The sum and substance of the new service tax law on taxation of composite services is that, except for transactions which are specifically listed under Article 366(29A), all other composite transactions involving  sale of goods and providing of services would be taxed, by applying the dominant test. The TRU Circular further goes on to state that, in the light of this, Notification No. 12/2003 would be deleted.

From a legal perspective, this seems fine…. The concern is, how much of this would help the tax payer, vis-àvis the VAT law. There are several composite transactions involving sale of goods and providing of services and these transactions, referred to works contracts in a rather loose manner, are currently taxed both under VAT and service tax. Typical examples would be maintenance transactions, software development, tyre retreading transactions, erection and commissioning, etc. Under most VAT laws, a deduction is allowed in respect of the services element (referred to ‘labour and like charges’) in respect of these composite transactions. For instance, under Rule 3(2) of the Karnataka Value Added Rules, 2005, a standard deduction is provided in respect of the various types of works contracts, with a residuary clause providing for a 25% deduction for ‘other works contracts’, when separate books are not maintained. This deduction is also available in respect of software development, which is classified as a works contract, under the Karnataka VAT Act, 2003. This scheme has been working very well under the VAT law and also, under the service tax
law, till now.

It looks extremely unclear as to how these transactions would be treated under the new service tax
dispensation. It looks that, these composite transactions would be treated as transactions with a dominant nature of service and with Notification No. 12/2003 being withdrawn, service tax would get levied on 100% value of these transactions. VAT would continue to get levied on about 75% of the transaction value, given the fact that the VAT law provides for a deduction of only towards labour and like charges, in most cases. Will we have then, a case of service tax being levied on 100% of the transaction value and VAT being levied on 75% of the transaction value in respect of most composite transactions other than works contracts?

The law laid down by the Apex Court in the IMagic case and several other cases is that, service tax and VAT/sales tax cannot be levied on the same portion of the composite transaction. It looks like this important element of taxability of composite transactions would get lost, with the same portion getting taxed both under the new service tax law as well as the VAT law.

This is a rather worrying development, which may not be to the liking of the States, which are empowered to levy sales tax/VAT on composite transactions, on the ‘goods’ part of the transactions.

And, more importantly, how would one determine the dominant nature of a transaction?
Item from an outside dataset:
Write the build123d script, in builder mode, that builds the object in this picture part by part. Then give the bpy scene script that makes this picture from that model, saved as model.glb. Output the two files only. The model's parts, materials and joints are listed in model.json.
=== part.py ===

It would be open to the Service Tax Department to contend that the dominant nature is one of services (eg. maintenance transactions) while, the VAT Department could contend that the same transaction’s dominant nature is one of sale of goods. At least, under the VAT law, we have a provision for not paying VAT on the service element, in terms of the deduction provided. With Notification No. 12/2003 getting withdrawn, the Centre would levy service tax on the entire transaction value, resulting in a double levy of service tax and VAT on a significant portion of the composite transaction..

We could therefore, have instances where the Centre and the States would oppose each other, in the judicial forums. It would a good sight for the hapless assesse watching the two Governments fighting it out, in the Courts.

Before concluding……..

Notification No. 1/2006 is also getting withdrawn, it looks. This would mean that many services for which, abatement has been provided with the intention that the sale portion of the transaction should not get taxed under the service tax law, would now get taxed to the full extent.

The move to levy service tax on the entire value of the composite transactions would go against the federal structure in terms of levy of taxes, as the service tax would seem to get into the goods taxation area. In  another disturbing development, the Centre wants to keep the current provision of levying service tax on 25% of the total value of the works contracts including the value of the land, in respect of construction services. Is this not a case of the Centre getting into the State Governments’ shoes? How can the Centre levy service taxon sale of land, directly or indirectly?

Take, for instance, the sale of electricity by Developers of commercial and industrial complexes. In terms of the service tax law, this is a transaction whose dominant nature is one of service. But, from the VAT point of view, electricity is goods included in the exempted schedule to the VAT Act. With the benefit of Notification No. 12/2003 no longer being available, can the Central Government go ahead and levy service tax on the entire value of the transaction including the cost of the electricity distributed by the Realty Developers? Such a move would be highly unsustainable and would lead to a lot of litigation.

Can a view be now taken by the Centre that, the dominant intention of a software transaction is a service and consequently, no VAT can be levied? Would the States be willing to give up taxation of software licenses, for instance?

Apart from the service tax assesses, it would now seem that the State Governments would have a lot to worry about the new service tax law on composite transactions. We should see a lot of litigation in terms of the new law on levy of service tax on composite transactions.

In terms of works contracts….under the new dispensation, only civil works contracts are getting treated as ‘works contracts’ under the service tax law. How about the other transactions like software development, erecting contracts, etc., which are treated as works contracts under the VAT law and not so, under the service tax law? If the Central Government goes ahead and treats these as composite transactions with a dominant nature involving providing a service and levies service tax on 100% of the transactional value, where would this leave the States, given the fact that, currently, States are collecting VAT on 75% of the transaction value, treating these as works contracts.

Withdrawal of Notification No. 12/2003 would lead to chaos in respect of levy of indirect taxes on composite transactions, for sure. The Industry would need to fight these provisions, tooth and nail, as otherwise, most composite transactions would get taxed both under the service tax law as well as under the VAT law, something, that the Supreme Court has frowned upon, time and again.